Give the total number of lines with the word "this" in them, and no other words.

**Data block**

====

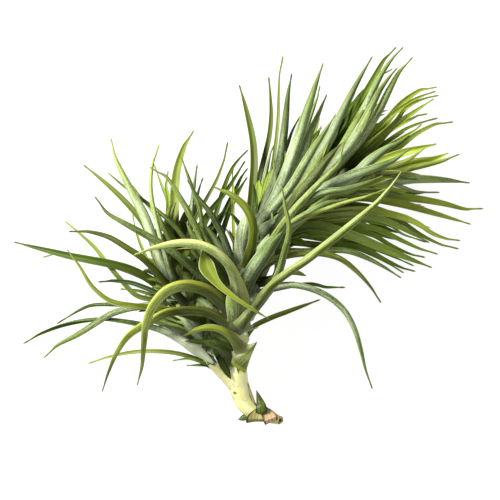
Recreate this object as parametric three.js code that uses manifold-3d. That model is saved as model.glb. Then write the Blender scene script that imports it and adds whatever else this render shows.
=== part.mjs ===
// Air plant: a small tufted tillandsia lying on a table, seen from above.
// Millimetres. +X to the right, +Y away from the cut foot, +Z up from the table.
// A short pale stem forks into two shoots. Narrow channelled leaves grow all round
// each shoot, their roots on the stem and their tips spread out like a fountain.
import * as THREE from 'three';
import Module from 'manifold-3d';
import { mergeVertices } from 'three/addons/utils/BufferGeometryUtils.js';

const wasm = await Module();
wasm.setup();

// Driving dimensions, in mm
const clearance = 0.35;     // air kept between two leaves that pass each other
const cell = 0.5;           // size of the plan squares in which leaves look for each other
const stationStep = 8.5;    // distance between the cross-sections of a leaf
const rootThickness = 0.95; // leaf blade at its root
const tipThickness = 0.45;  // leaf blade at its tip
const channelDepth = 0.27;  // how deep a blade is grooved, as a share of its width
const sheathFlare = 0.3;    // extra width where a leaf clasps the stem, as a share
const sheathReach = 0.13;   // share of the leaf's length that the sheath takes
const tipTaper = 2.1;       // how late a leaf starts to narrow towards its tip
const liftReach = 15;       // length over which a leaf bends to clear its neighbour
const scaleReach = 3;       // and over which a short scale does, so that it follows the stem
const underMargin = 6;      // a leaf this far below another passes under it
const laidWithin = 0.05;    // a leaf may still want this much lift when it is left to lie
const mostPasses = 40;      // times that a leaf is bent before it is left to lie
const leastStations = 5;    // cross-sections of the shortest leaf
const sampleStep = 0.8;     // spacing of the points by which a leaf finds its squares, in cells
const columnKeys = 4096;    // numbers kept for the squares of one column of the plan
const stemSides = 10;       // sides of the round stem, and its steps along each shoot
const mainSteps = 26;
const sideSteps = 13;
const skinRoughness = 0.65;

// Colour of the upright face of each kind of leaf, and of the woody parts
const colours = {
  silver: 0xa9bf9c,
  green: 0x5f8240,
  dark: 0x3d5a26,
  olive: 0x7d8a2e,
  bright: 0xb4c24e,
  sheath: 0xc3bd8c,
  scale: 0x8a6f45,
  thorn: 0x35501f,
  stem: 0xdfe0a8,
};

function pieceMaterial(kind) {
  return new THREE.MeshStandardMaterial({ color: colours[kind], roughness: skinRoughness, metalness: 0 });
}

// ---- Stem: from the cut stub at the foot up the main shoot, with one side shoot ----

// Centre line and radius [x, y, z, r]
const mainStem = [
  [11.6, -68.2, 2, 1.7], [7.4, -66.9, 2.7, 2.4], [3.4, -65.8, 3.2, 2.8], [-0.4, -63.4, 4, 3.5],
  [-3.4, -58, 6.4, 4], [-4.8, -52, 9.4, 4.1], [-4.6, -46, 13.4, 3.1], [-3.8, -38, 18.4, 2.2],
  [-3.2, -28, 23.6, 1.8], [-2, -18, 27, 1.6], [0, 3, 30, 1.5], [18, 18.5, 32, 1.3],
  [36, 29, 33, 0.9],
];
const sideShoot = [
  [-5.4, -55, 8, 2.8], [-8.6, -51.5, 10, 2.7], [-12.4, -48, 12.6, 2.2], [-16, -44, 15.4, 1.9],
  [-20.5, -35, 19.6, 1.6], [-27, -22, 24.4, 1.3], [-31, -12, 27, 0.9],
];

// A round rod through the given centre points, its radius running smoothly between theirs
function taperedRod(points, steps) {
  const line = new THREE.CatmullRomCurve3(points.map(([x, y, z]) => new THREE.Vector3(x, y, z)));
  const radii = new THREE.CatmullRomCurve3(points.map(([, , , r]) => new THREE.Vector3(r, 0, 0)));
  const frames = line.computeFrenetFrames(steps);
  const positions = [];
  for (let i = 0; i <= steps; i++) {
    const centre = line.getPointAt(i / steps);
    const radius = radii.getPoint(line.getUtoTmapping(i / steps)).x;
    for (let k = 0; k < stemSides; k++) {
      const angle = 2 * Math.PI * k / stemSides;
      const point = centre.clone()
        .addScaledVector(frames.normals[i], radius * Math.cos(angle))
        .addScaledVector(frames.binormals[i], radius * Math.sin(angle));
      positions.push(...point.toArray());
    }
  }
  const start = positions.length / 3;
  positions.push(...line.getPointAt(0).toArray(), ...line.getPointAt(1).toArray());
  const faces = [];
  for (let i = 0; i < steps; i++) {
    for (let k = 0; k < stemSides; k++) {
      const a = i * stemSides + k;
      const b = i * stemSides + (k + 1) % stemSides;
      faces.push(a, b, b + stemSides, a, b + stemSides, a + stemSides);
    }
  }
  for (let k = 0; k < stemSides; k++) {
    const next = (k + 1) % stemSides;
    const last = steps * stemSides;
    faces.push(start, next, k, start + 1, last + k, last + next);
  }
  return closedGeometry(positions, faces);
}

// Indexed geometry with its faces turned outward
function closedGeometry(positions, faces) {
  const geometry = new THREE.BufferGeometry();
  geometry.setAttribute('position', new THREE.Float32BufferAttribute(positions, 3));
  geometry.setIndex(signedVolume(positions, faces) > 0 ? faces : faces.toReversed());
  return geometry;
}

function signedVolume(positions, faces) {
  const corner = (i) => new THREE.Vector3().fromArray(positions, 3 * faces[i]);
  let volume = 0;
  for (let i = 0; i < faces.length; i += 3) {
    volume += corner(i).dot(corner(i + 1).cross(corner(i + 2))) / 6;
  }
  return volume;
}

function toSolid(geometry) {
  const merged = mergeVertices(geometry);
  return new wasm.Manifold(new wasm.Mesh({
    numProp: 3,
    vertProperties: new Float32Array(merged.attributes.position.array),
    triVerts: new Uint32Array(merged.index.array),
  }));
}

function fromSolid(solid) {
  const mesh = solid.getMesh();
  const geometry = new THREE.BufferGeometry();
  geometry.setAttribute('position', new THREE.BufferAttribute(mesh.vertProperties, 3));
  geometry.setIndex(new THREE.BufferAttribute(mesh.triVerts, 1));
  return geometry;
}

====

**Expected answer**
3